• _What to produce_: In the following material, identify every line holding the string "from" and return it.

Items listed in a dataset:

——

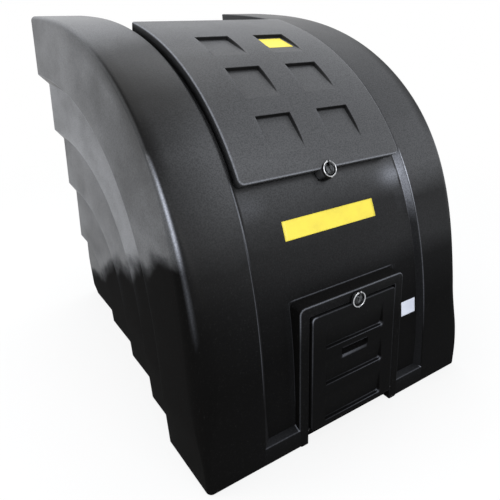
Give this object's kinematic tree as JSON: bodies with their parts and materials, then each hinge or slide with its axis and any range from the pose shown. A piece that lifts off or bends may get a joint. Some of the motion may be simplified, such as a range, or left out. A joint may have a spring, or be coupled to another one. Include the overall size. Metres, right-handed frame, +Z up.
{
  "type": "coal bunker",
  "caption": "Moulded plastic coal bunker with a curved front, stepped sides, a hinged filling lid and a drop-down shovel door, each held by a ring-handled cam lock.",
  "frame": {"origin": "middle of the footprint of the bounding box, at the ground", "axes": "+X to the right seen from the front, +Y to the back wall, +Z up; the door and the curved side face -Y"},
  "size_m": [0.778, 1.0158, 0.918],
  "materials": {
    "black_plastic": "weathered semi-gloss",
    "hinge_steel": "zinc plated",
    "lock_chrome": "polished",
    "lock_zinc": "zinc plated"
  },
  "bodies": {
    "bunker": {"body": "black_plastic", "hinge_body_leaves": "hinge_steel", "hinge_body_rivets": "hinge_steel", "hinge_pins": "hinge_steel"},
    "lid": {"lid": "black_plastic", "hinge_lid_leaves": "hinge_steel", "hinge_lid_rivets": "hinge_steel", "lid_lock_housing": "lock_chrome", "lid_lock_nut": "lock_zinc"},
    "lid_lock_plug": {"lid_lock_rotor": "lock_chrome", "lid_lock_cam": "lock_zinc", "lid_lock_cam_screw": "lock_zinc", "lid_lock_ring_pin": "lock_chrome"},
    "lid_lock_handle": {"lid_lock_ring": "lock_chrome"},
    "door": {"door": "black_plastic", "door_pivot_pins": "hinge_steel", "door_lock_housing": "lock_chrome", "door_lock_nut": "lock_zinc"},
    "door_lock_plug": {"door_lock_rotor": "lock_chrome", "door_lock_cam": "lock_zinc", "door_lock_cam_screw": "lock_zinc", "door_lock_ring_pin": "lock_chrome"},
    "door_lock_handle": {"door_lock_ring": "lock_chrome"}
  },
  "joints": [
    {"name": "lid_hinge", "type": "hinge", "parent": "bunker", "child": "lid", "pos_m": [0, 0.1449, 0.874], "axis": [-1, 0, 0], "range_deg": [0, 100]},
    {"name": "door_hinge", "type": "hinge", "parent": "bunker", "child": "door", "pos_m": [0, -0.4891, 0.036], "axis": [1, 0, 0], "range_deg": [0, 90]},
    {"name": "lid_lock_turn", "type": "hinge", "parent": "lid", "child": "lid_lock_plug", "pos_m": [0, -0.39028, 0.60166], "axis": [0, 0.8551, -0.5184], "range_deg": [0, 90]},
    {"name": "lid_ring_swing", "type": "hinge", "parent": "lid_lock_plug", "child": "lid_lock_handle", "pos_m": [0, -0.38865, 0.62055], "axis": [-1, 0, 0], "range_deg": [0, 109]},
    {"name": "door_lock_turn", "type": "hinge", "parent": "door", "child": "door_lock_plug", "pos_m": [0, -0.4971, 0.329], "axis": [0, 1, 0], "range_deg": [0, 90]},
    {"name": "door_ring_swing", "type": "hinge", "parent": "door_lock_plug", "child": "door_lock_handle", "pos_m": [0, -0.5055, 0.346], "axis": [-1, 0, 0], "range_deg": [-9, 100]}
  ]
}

——

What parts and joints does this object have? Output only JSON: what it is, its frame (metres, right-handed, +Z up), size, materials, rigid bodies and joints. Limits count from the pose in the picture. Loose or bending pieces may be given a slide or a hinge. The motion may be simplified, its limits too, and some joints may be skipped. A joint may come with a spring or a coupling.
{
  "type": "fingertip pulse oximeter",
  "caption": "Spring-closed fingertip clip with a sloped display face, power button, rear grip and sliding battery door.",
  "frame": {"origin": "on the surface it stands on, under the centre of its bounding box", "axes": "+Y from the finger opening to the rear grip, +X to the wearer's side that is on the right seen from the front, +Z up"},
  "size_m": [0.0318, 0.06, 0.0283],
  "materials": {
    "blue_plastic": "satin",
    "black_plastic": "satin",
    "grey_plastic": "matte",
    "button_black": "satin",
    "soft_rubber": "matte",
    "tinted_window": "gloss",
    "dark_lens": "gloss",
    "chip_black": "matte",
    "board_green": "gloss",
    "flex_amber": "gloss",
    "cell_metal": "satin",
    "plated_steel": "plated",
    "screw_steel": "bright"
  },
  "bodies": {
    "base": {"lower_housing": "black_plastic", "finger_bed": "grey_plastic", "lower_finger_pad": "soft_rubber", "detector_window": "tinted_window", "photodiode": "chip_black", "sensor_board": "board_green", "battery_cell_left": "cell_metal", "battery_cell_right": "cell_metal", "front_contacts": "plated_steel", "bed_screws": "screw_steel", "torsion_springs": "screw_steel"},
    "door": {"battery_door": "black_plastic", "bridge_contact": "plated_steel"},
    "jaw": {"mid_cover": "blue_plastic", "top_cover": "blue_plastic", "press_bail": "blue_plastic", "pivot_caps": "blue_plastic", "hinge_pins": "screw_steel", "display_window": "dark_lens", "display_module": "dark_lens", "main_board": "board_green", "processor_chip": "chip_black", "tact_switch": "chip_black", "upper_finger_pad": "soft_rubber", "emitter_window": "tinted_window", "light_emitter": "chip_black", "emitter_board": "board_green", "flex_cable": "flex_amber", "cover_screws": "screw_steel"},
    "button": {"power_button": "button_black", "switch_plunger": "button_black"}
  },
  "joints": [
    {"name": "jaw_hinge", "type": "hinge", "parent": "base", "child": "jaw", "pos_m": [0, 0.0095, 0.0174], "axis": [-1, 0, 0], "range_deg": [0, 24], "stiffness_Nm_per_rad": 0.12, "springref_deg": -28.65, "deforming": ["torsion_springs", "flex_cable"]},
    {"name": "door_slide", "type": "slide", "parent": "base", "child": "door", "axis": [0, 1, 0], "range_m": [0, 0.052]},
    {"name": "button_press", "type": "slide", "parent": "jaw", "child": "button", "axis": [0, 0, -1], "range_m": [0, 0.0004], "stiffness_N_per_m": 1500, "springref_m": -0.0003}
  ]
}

——

• _Answer to the exercise_:
Give this object's kinematic tree as JSON: bodies with their parts and materials, then each hinge or slide with its axis and any range from the pose shown. A piece that lifts off or bends may get a joint. Some of the motion may be simplified, such as a range, or left out. A joint may have a spring, or be coupled to another one. Include the overall size. Metres, right-handed frame, +Z up.
  "frame": {"origin": "middle of the footprint of the bounding box, at the ground", "axes": "+X to the right seen from the front, +Y to the back wall, +Z up; the door and the curved side face -Y"},
What parts and joints does this object have? Output only JSON: what it is, its frame (metres, right-handed, +Z up), size, materials, rigid bodies and joints. Limits count from the pose in the picture. Loose or bending pieces may be given a slide or a hinge. The motion may be simplified, its limits too, and some joints may be skipped. A joint may come with a spring or a coupling.
  "frame": {"origin": "on the surface it stands on, under the centre of its bounding box", "axes": "+Y from the finger opening to the rear grip, +X to the wearer's side that is on the right seen from the front, +Z up"},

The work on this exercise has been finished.